Imagine-se uma noite em que a escuridão subjuga e o calor entorpece. Uma noite em que é impossível dormir, mas em que os movimentos do corpo são forçados a minima. Uma noite opiácea, em que os espíritos vagueiam sonambulamente fora dos corpos e os sentidos não distinguem luzes reais de sombras irreais. Fourth World, Vol. 1: Possible Musics, colaboração entre o trompetista de vanguarda Jon Hassell e o mestre das ambiências Brian Eno é música em transe profundo, um delírio hipnótico e fantasmagórico. Parece conjurar danças tribais perdidas no tempo, ecos de ritos passados que regressam, possessos. Seduz-nos a segui-lo a paragens onde mortos e vivos se encontram. Onde o visionário e o arcano coabitam.

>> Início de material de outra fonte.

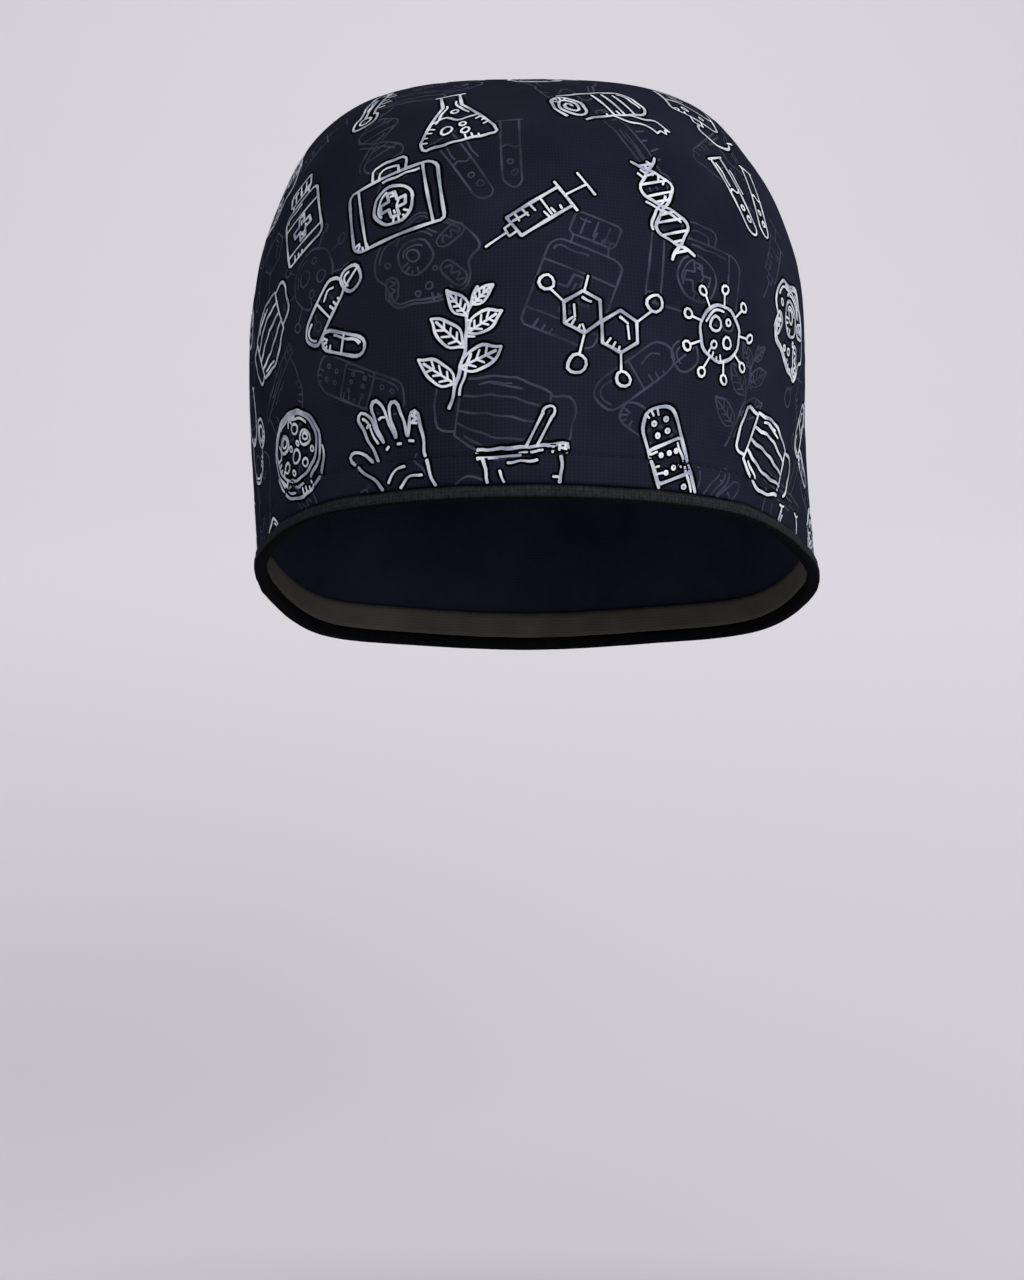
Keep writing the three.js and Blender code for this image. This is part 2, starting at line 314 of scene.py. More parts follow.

Este ritual mágico e soberbo estende-se ao longo de seis temas, praticamente indistinguíveis entre si, mas subtilmente impregnados de nuances e atmosferas que agem sobre o ouvinte como magia negra. O bruxo supremo é, naturalmente, o distinto trompete trabalhado de Jon Hassell. Os sons que derrama parece não pertencerem a este mundo e irrigam a música como uma espécie de om meditativo. Como pano de fundo, residem as texturas de Brian Eno. Emergem as paisagens oníricas de monolitos como Another Green World e a abstracção contemplativa das suas tríades com Roedelius e Moebius. O termo Fourth World significava, para Hassell, a junção entre o vanguardismo musical e diferentes culturas e eras. Uma miríade de possibilidades, que assistem este disco em pleno e que reflectem África como um espelho negro. Delta Rain Dream recupera os tambores reais do Burundi, em regime processional e introvertido. Ritualística, Griot (Over 'Contagious Magic') faz das palmas ritmo e Rising Thermal 14° 16' N; 32° 28' E deixa-nos sós perante a claustrofobia da imensidão. Hassell vai fazendo o trompete carpir como uma alma penada ou uivar como um animal selvagem.

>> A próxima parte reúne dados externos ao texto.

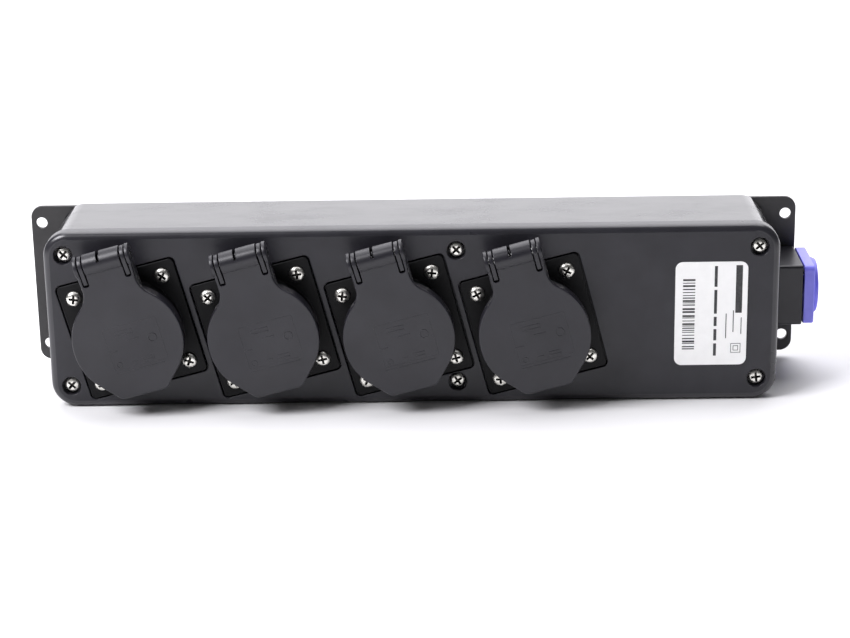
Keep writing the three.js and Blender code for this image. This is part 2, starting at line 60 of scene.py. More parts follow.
SMOOTH_ANGLE = radians(32)  # edges sharper than this stay sharp
BEVEL_ANGLE = radians(25)  # edges sharper than this are broken
MERGE_DISTANCE = 1e-7  # metres
NUMBERS = (1, 2, 3, 4)  # the sockets, from the left

# ---- Driving dimensions, from the frame where it holds them ----
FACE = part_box("front_cover")[0].y  # the cover's front face


def extent(node):
    """A node's sizes, its middle, and its depths behind the cover's face, in millimetres."""
    low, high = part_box(node)
    middle = (low + high) / 2 / MM
    return {"width": (high.x - low.x) / MM, "height": (high.z - low.z) / MM, "spot": (middle.x, middle.z),
            "front": (low.y - FACE) / MM, "back": (high.y - FACE) / MM}


COVER = {**extent("front_cover"), "radius": 10.5, "edge": 2.8, "back": 7.4,
         "plug_inset": 6.3, "plug_radius": 5.2, "plug_back": 9.4}
HOUSING = {**extent("rear_housing"), "radius": 8.4, "wall": 3.8, "inner_radius": 5}
PLATE = {**extent("mounting_plate"), "radius": 5}
GASKET = {**extent("cover_gasket"), "strip": 3.2, "radius": HOUSING["radius"] - 0.5}
LABEL = {**extent("rating_label"), "radius": 3, "edge": 0.08}
PLATE_HOLE = {"radius": 2.4, "x": 159.8, "z": 27.3}
SCREW_POCKET = {"radius": 3.9, "depth": 3.2, "bore": 2}
POST = {"radius": 4.6, "front": 9.7, "back": HOUSING["back"] - 1, "bore_end": 34}
PLATE_SCREW = {"radius": 3, "x": 128, "z": 22, "turn": 25}
FOOT_RIM = {"width": HOUSING["width"] + 3, "height": HOUSING["height"] - 1.4, "radius": 10, "thick": 1.2}

FLANGE = {"side": 50, "radius": 1.9, "front": -0.4, "back": 1.9}
FLANGE_BORE = {"radius": 2.1, "x": 19, "z": 19}
RECESS = {"side": 51.1, "radius": 2.4, "depth": 3.2, "bore": 22.5}
COLLAR = {"radius": 21, "front": -11, "fillet": 0.6, "steps": 4}
WELL = {"radius": 19.6, "floor": 6.5, "edge": 0.8}
REAR = {"radius": 22, "back": 22}
PIN_HOLE = {"x": 9.5, "radius": 3, "edge": 0.7}
EARTH_SLOT = {"z": 17.9, "width": 5.6, "height": 1.8}
GUIDE = {"reach": 1.6, "root": 0.6, "half": 2.4, "front": -9}

HINGE = {"depth": -11.6, "z": 33.8, "barrel": 4.8, "ear": 4.5, "bore": 1.8, "pin": 1.35}
BARREL = {"half": 7.7, "cavity_half": 4.6, "cavity": 3.7}
EAR = {"inner": 8.15, "outer": 9.85, "back": 24}
EAR_POST = {"low": 17, "low_front": -8.4, "step": 21.6, "step_front": -12.5, "tip": 26.6, "tip_front": -14.9}
CHEEK = {"inner": 10.2, "outer": 11.7}
LID = {"front": -15.2, "inside": -13, "skirt": -9, "radius": 22.7, "drop": 0.9, "wall": 1.2, "edge": 0.6}
THUMB_EDGE = {"x": 8, "low": 23.9, "radius": 3.5}
NECK = {"half": 11.2, "fillet": 10, "wall_low": 19.2, "wall_high": 31.6}
LID_SLOT = {"inner": 7.75, "outer": 10.15, "low": 25.9}
NOTCH = {"start": -1.7, "end": -0.4, "back": 2.4, "low": 1.2}
SEAL = {"inner": 17.6, "outer": 20.4, "front": -12.7, "back": -11.3}
SPRING = {"radius": 2.65, "wire": 0.375, "turns": 4, "steps": 24, "half": 3.4}

INLET = {"depth": 37.7, "block_start": 149.3, "block_end": 163.6, "block_front": 22.4,
         "block_back": 53, "block_half": 13, "block_radius": 1.2}
INLET_FLANGE = {"start": 164.2, "end": 168.6, "height": 25.4, "depth": 30.4, "radius": 2.2}
INLET_COLLAR = {"radius": 12, "step": 0.5, "end": 170.9, "mouth": 10.3, "floor": 146}
INLET_REAR = {"radius": 11, "start": 136, "wire": 6.5, "bore": 11.4}
INLET_RIB = {"near": 9.6, "far": 10.6, "half": 0.9, "start": 153, "edge": 0.2, "turns": (35, 155, 275)}
INSERT = {"radius": 4.6, "flute": 0.8, "end": 168, "base": 9.9, "base_start": 146.3, "base_end": 149.5}
INLET_CONTACT = {"near": 3.6, "far": 4.35, "half": 0.5, "edge": 0.15, "turns": (30, 150, 270)}
INLET_BOLT = {"depth": 11.7, "z": 9.3, "bore": 1.6, "pocket_radius": 2.75, "pocket": 1.8}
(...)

A metade mais forte do álbum começa no primeiro tema, Chemistry. A química entre os intervenientes mostra-se, desde logo, perfeita. Trompete sussurrante, um baixo com Parkinson e o percurssionista brasileiro Naná Vasconcelos a acariciar as congas. Ba-Benzélé coloca um Hassell em loop intermitente (inebriante) e outro em desdobramento. Ouvem-se trovões à distância e o ritmo dança seduzindo o céu com a promessa de chuva. Eno mantém-se em segundo plano, adicionando sintetizadores e efeitos, dando tempero. Ambos deixam o melhor para o fim. Charm (Over 'Burundi Cloud') é a peça que define este disco magistral. Durando mais de 20 minutos (o que correspondia a todo o lado B do vinil original), é daqueles temas em que vale a pena ter nascido para poder experienciá-lo. Está lá tudo o que melhor define as artes de Hassell e Eno. O trompete parece um ser vivo, que não só comunica com a nossa alma, como nos toca fisicamente. As electrónicas giram em espirais contínuas e tudo se repete, uma vez, outra vez, até que o solo deixa de existir e estamos a voar lentamente pela noite infinita. Lá em baixo, flora negra, águas paradas, fogo que se eleva mas não nos consegue alcançar. O ritmo conduz-nos, continente acima, até terras do Magrebe, até sabe-se lá onde, porque há coisas das Arábias...
Fourth World, Vol. 1: Possible Musics assumiu-se como uma obra embrionária no que viria a ser o multiculturalismo musical, especialmente na música electrónica e de dança. Uma obra que é mais Hassell que Eno, mas cuja existência seria impossível se os dois não tivessem marcado encontro e traçado o mesmo destino.